Be careful with generalizing firecalc to longer time frames, there just isn't as much data to work with (many more 30 year periods than 50 year periods).

In FIRECalc there are currently 113 30-year periods vs. 93 50-year periods. That's not a huge difference in my mind. Though of course it is the more recent years that are missing for the 50-year periods, and maybe you consider those more predictive for some reason? Also note that the original Trinity study used a mere 43 30-year periods, and people were apparently fine generalizing based on that, so looking at more than twice the number of 50-year periods hardly seems dangerous.

If you retire in your 30's with 100% stock allocation be careful.  There is a lot of time for things to go wrong!

Running an equal number of cycles (93) of 30-year and 50-year periods at 4% withdrawal of a 100% stock portfolio shows 8 failures for 30-years, and 12 failures for 50 years. So the "failures per year" rate doesn't actually get worse as the period gets longer.

The danger I see is that someone retiring at age 35 with no margin for error can get into trouble - especially someone living as mustachian lifestyle.  I've said it before, it's much harder to cut back on spending when you have already maximized efficiency.

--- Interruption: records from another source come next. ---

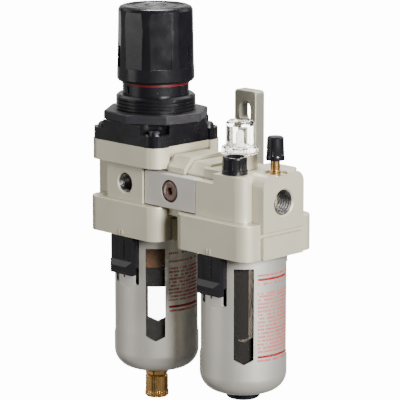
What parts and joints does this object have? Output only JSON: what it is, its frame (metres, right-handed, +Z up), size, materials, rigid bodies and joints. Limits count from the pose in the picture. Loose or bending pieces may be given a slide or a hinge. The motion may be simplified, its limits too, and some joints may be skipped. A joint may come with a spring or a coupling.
{
  "type": "filter regulator lubricator",
  "caption": "Modular air filter regulator and lubricator with a knob, guarded bowls, sight dome, drain, threaded ports and a slotted wall bracket.",
  "frame": {"origin": "centre of the bracket's two-slot pattern, on the wall plane, at the height of the port axis", "axes": "+X from the inlet port to the outlet port, +Y into the wall, +Z up along the bowls and the knob"},
  "size_m": [0.1573, 0.0882, 0.2733],
  "materials": {
    "cast_paint": "satin champagne paint on die-cast aluminium, fine texture",
    "clamp_paint": "satin grey paint on cast metal",
    "guard_paint": "satin silver-grey paint on drawn steel",
    "black_plastic": "semi-gloss moulded black",
    "nut_plastic": "satin moulded dark grey",
    "ring_red": "dark red",
    "clear": "clear moulded polycarbonate",
    "smoky": "smoke-tinted polycarbonate",
    "brass": "turned brass",
    "screw_bronze": "brown passivated steel",
    "steel": "zinc-plated steel",
    "element": "porous brown resin",
    "seal_rubber": "matt nitrile",
    "white_plastic": "natural acetal"
  },
  "bodies": {
    "units": {"regulator_body": "cast_paint", "bonnet": "black_plastic", "bonnet_screws": "steel", "lock_ring": "ring_red", "diaphragm": "seal_rubber", "valve_guide": "black_plastic", "filter_element": "element", "baffle": "black_plastic", "spacer": "cast_paint", "spacer_seals": "seal_rubber", "front_clamp": "clamp_paint", "clamp_screw": "screw_bronze", "wall_bracket": "cast_paint", "bracket_screw": "steel", "lubricator_body": "cast_paint", "dome_seal": "seal_rubber", "drip_nozzle": "steel", "relief_stem": "brass", "flow_damper": "white_plastic", "siphon_guide": "black_plastic", "siphon_tube": "clear", "siphon_strainer": "brass", "valve_spring": "steel"},
    "panel_nut": {"panel_nut": "nut_plastic"},
    "spindle": {"adjusting_screw": "steel"},
    "knob": {"adjusting_knob": "black_plastic", "knob_cap": "black_plastic"},
    "spring_seat": {"spring_seat": "steel", "regulating_spring": "steel"},
    "valve": {"diaphragm_plate": "steel", "main_valve": "brass"},
    "filter_bowl": {"filter_bowl": "clear", "filter_bowl_oring": "seal_rubber", "filter_guard": "guard_paint", "drain_body": "brass", "filter_latch_spring": "steel"},
    "filter_latch": {"filter_latch": "black_plastic"},
    "drain_knob": {"drain_knob": "brass"},
    "lubricator_bowl": {"lubricator_bowl": "smoky", "lubricator_bowl_oring": "seal_rubber", "lubricator_guard": "guard_paint", "lubricator_latch_spring": "steel", "bottom_plug": "black_plastic"},
    "lubricator_latch": {"lubricator_latch": "black_plastic"},
    "sight_dome": {"sight_dome": "clear"},
    "oil_fill_plug": {"oil_fill_plug": "black_plastic", "fill_plug_seal": "seal_rubber"},
    "relief_cap": {"relief_cap": "black_plastic"}
  },
  "joints": [
    {"name": "panel_nut_turn", "type": "hinge", "parent": "units", "child": "panel_nut", "pos_m": [-0.042, -0.052, 0.0449], "axis": [0, 0, 1], "range_deg": [-180, 180]},
    {"name": "spindle_turn", "type": "hinge", "parent": "units", "child": "spindle", "pos_m": [-0.042, -0.052, 0.07], "axis": [0, 0, 1], "range_deg": [-720, 720]},
    {"name": "knob_push", "type": "slide", "parent": "spindle", "child": "knob", "axis": [0, 0, 1], "range_m": [-0.003, 0]},
    {"name": "spring_seat_travel", "type": "slide", "parent": "units", "child": "spring_seat", "axis": [0, 0, 1], "range_m": [-0.004, 0.004], "deforming": ["regulating_spring"]},
    {"name": "valve_lift", "type": "slide", "parent": "units", "child": "valve", "axis": [0, 0, 1], "range_m": [-0.0015, 0], "stiffness_N_per_m": 1500, "springref_m": 0.0002, "deforming": ["diaphragm", "valve_spring"]},
    {"name": "filter_bowl_turn", "type": "hinge", "parent": "units", "child": "filter_bowl", "pos_m": [-0.042, -0.052, -0.025], "axis": [0, 0, 1], "range_deg": [-45, 0]},
    {"name": "filter_latch_slide", "type": "slide", "parent": "filter_bowl", "child": "filter_latch", "axis": [0, 0, 1], "range_m": [-0.0045, 0], "stiffness_N_per_m": 400, "springref_m": 0.002, "deforming": ["filter_latch_spring"]},
    {"name": "drain_turn", "type": "hinge", "parent": "filter_bowl", "child": "drain_knob", "pos_m": [-0.042, -0.052, -0.145], "axis": [0, 0, 1], "range_deg": [0, 180]},
    {"name": "lubricator_bowl_turn", "type": "hinge", "parent": "units", "child": "lubricator_bowl", "pos_m": [0.042, -0.052, -0.025], "axis": [0, 0, 1], "range_deg": [-45, 0]},
    {"name": "lubricator_latch_slide", "type": "slide", "parent": "lubricator_bowl", "child": "lubricator_latch", "axis": [0, 0, 1], "range_m": [-0.0045, 0], "stiffness_N_per_m": 400, "springref_m": 0.002, "deforming": ["lubricator_latch_spring"]},
    {"name": "sight_dome_turn", "type": "hinge", "parent": "units", "child": "sight_dome", "pos_m": [0.0384, -0.0521, 0.03], "axis": [0, 0, 1], "range_deg": [-180, 180]},
    {"name": "oil_fill_plug_turn", "type": "hinge", "parent": "units", "child": "oil_fill_plug", "pos_m": [0.0508, -0.0694, 0.02], "axis": [0, 0, 1], "range_deg": [0, 720]},
    {"name": "relief_cap_turn", "type": "hinge", "parent": "units", "child": "relief_cap", "pos_m": [0.0725, -0.054, 0.035], "axis": [0, 0, 1], "range_deg": [-180, 180]}
  ],
  "couplings": [
    {"joint": "spindle_turn", "follows": "spring_seat_travel", "rad_per_m": -3141.6}
  ]
}
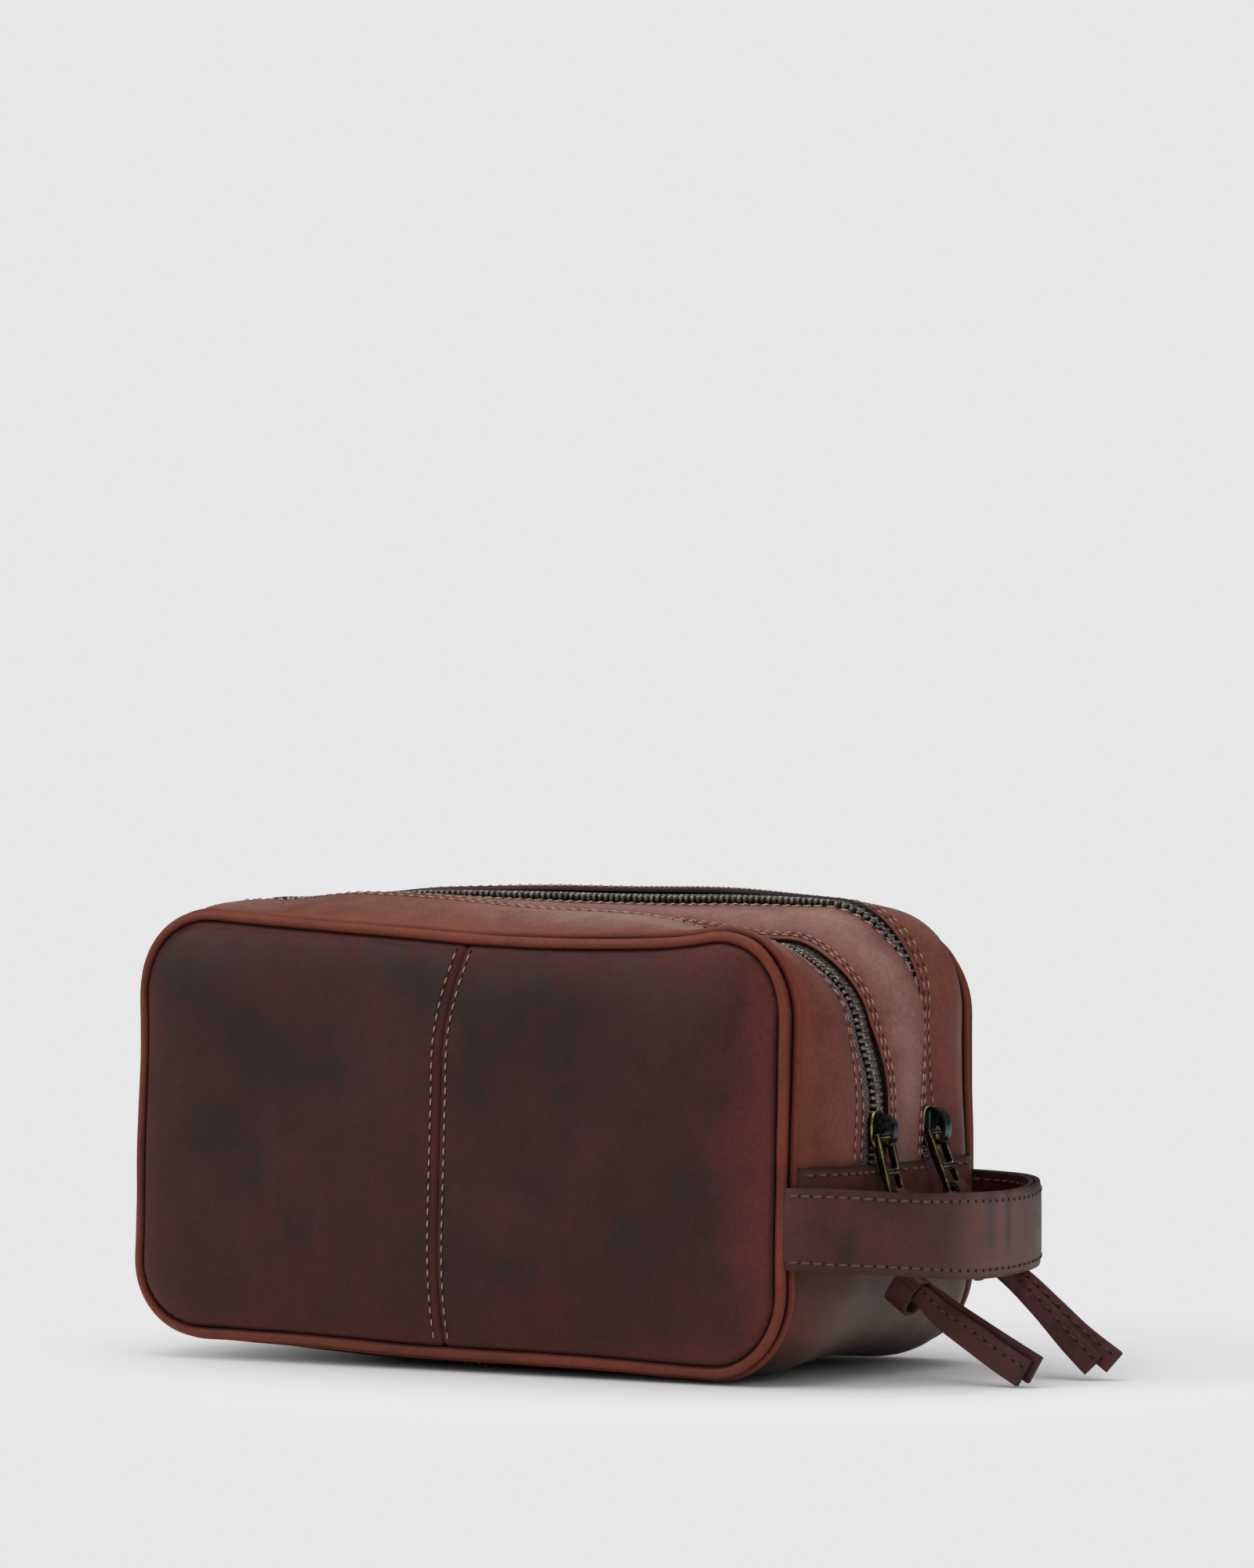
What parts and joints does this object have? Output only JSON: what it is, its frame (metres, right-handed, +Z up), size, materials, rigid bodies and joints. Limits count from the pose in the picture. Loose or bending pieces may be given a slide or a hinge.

Completely agreed; I believe I signed up a couple years ago to make that very comment on one of MMM's posts. By teaching us so well he was removing one of our safety margins! That's just not particularly relevant to the topic at hand though, since "asset allocation" is not a particularly direct or effective way to add safety margin. A larger stash/lower expenses are the only ways to protect against both inflation risk and stock market risk, while asset allocation can only shift you from one risk towards the other.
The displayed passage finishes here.